The politics of the bill were tricky; the local building trades unions opposed it on the grounds that many of their members live out of town and that hiring decisions should be based on seniority, not on residence. But eight supervisors recognized that a local hire law not only benefits the large numbers of unemployed San Franciscans; it's also good economic policy for the city.

Numerous studies have shown that money paid out to local residents gets spent in town, and circulates in town, and creates more economic activity. That translates into fewer social and economic costs for the city and increased tax revenue.

There are costs to the law. Someone has to monitor compliance, and that requires additional city spending. Training local workers for union jobs may raise the price of some projects. But in the end, the studies all show that keeping money in the community is worth the price.

Avalos deserves tremendous credit for negotiating with labor and other interested parties, accepting compromises that don't damage the impact of the measure and lining up eight votes to pass it, so even if Mayor Gavin Newsom vetoes it, the board can override the veto.

Now the board ought to apply the same principle to a local purchase law.

One of the major complaints small businesses have in San Francisco is their inability to get city contracts. The qualifying process is complicated and expensive — and when big out of town corporations with plenty of resources to put together bids can also offer lower prices, locals get left out.

The city spends vast sums of money, hundreds of millions of dollars a year, buying goods and services. Every dollar that leaves town translates into far more than a dollar lost to the local economy.

In fact, a 2007 study by Civic Economics showed that 38 percent of the money spent on locally based retailers in Phoenix, Ariz., remained in town and recirculated in the local economy; only 11 percent of the money spent at chain stores stayed in town.

That's a huge difference, and would translate into many millions of dollars for the San Francisco economy. (Over time, the impact of local hire and local purchasing laws would be much greater than the one-time burst of income expected from the America's Cup race.)

There are complications with any local purchase law. Not everything the city needs can be bought locally. Nobody in San Francisco, for example, makes train cars or fire engines. But on everything from office supplies and cars to uniforms and consulting contracts, there are (or could be) local companies handling the city's business.

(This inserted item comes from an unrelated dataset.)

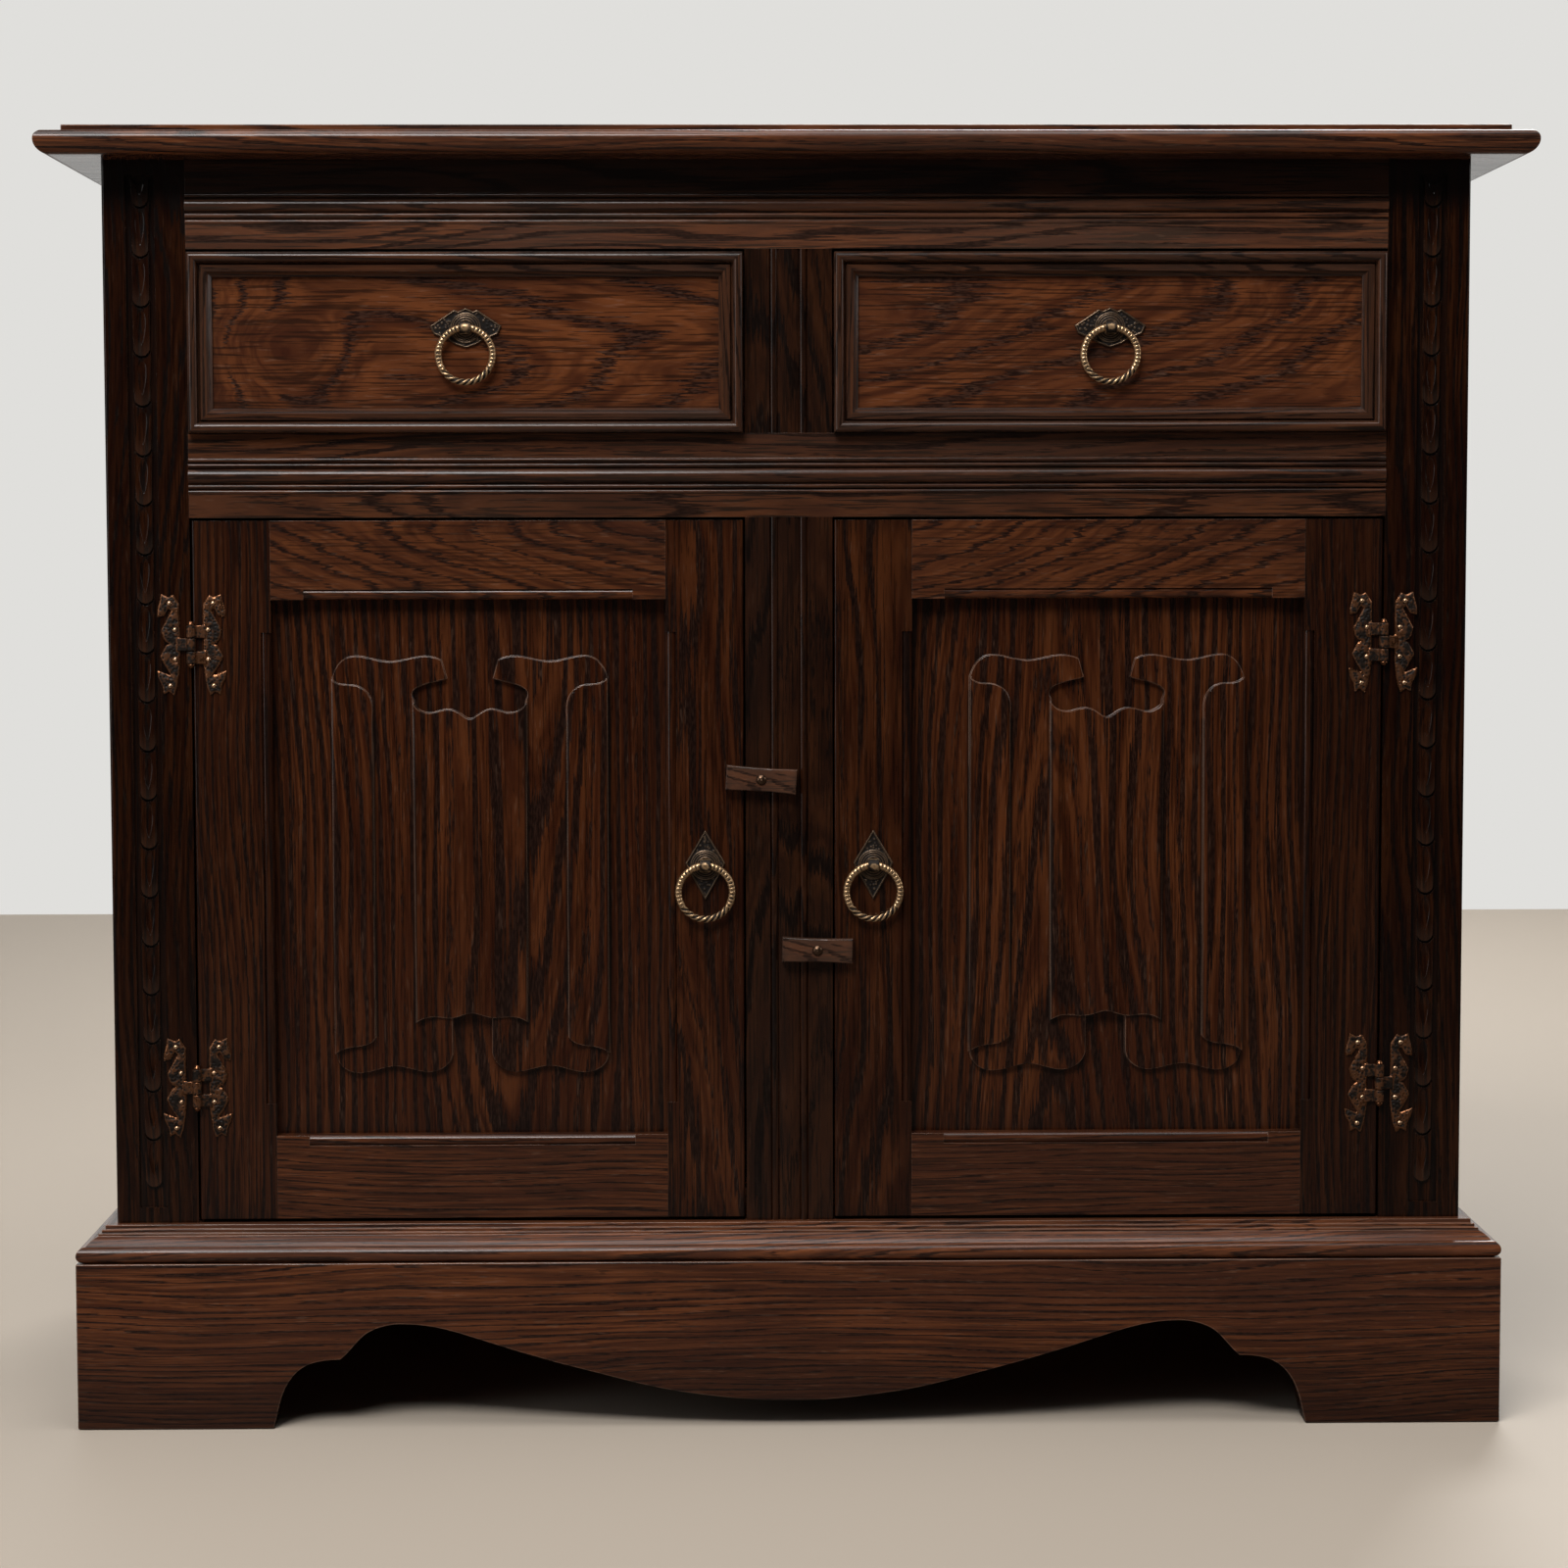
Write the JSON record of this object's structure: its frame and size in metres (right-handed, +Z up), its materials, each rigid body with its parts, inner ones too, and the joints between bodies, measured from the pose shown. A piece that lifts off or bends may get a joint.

As with the Avalos law, there would be costs. Some small local suppliers would be unable to match the price that big chains offer. But the overall economic benefits to the city would greatly exceed those price differentials.

San Francisco currently gives a modest preference in bidding to local firms. But if the supervisors applied the Avalos principle and mandated that, within five years, a certain percentage of everything the city buys would have to go to local firms, city officials would be forced to do what they ought to do anyway: look local first.

Every year during the holiday season, the mayor and business leaders urge residents to shop locally. When the new Board of Supervisors takes over in January, the members should start looking beyond rhetoric and start working on legislation that would keep the city's money in the city.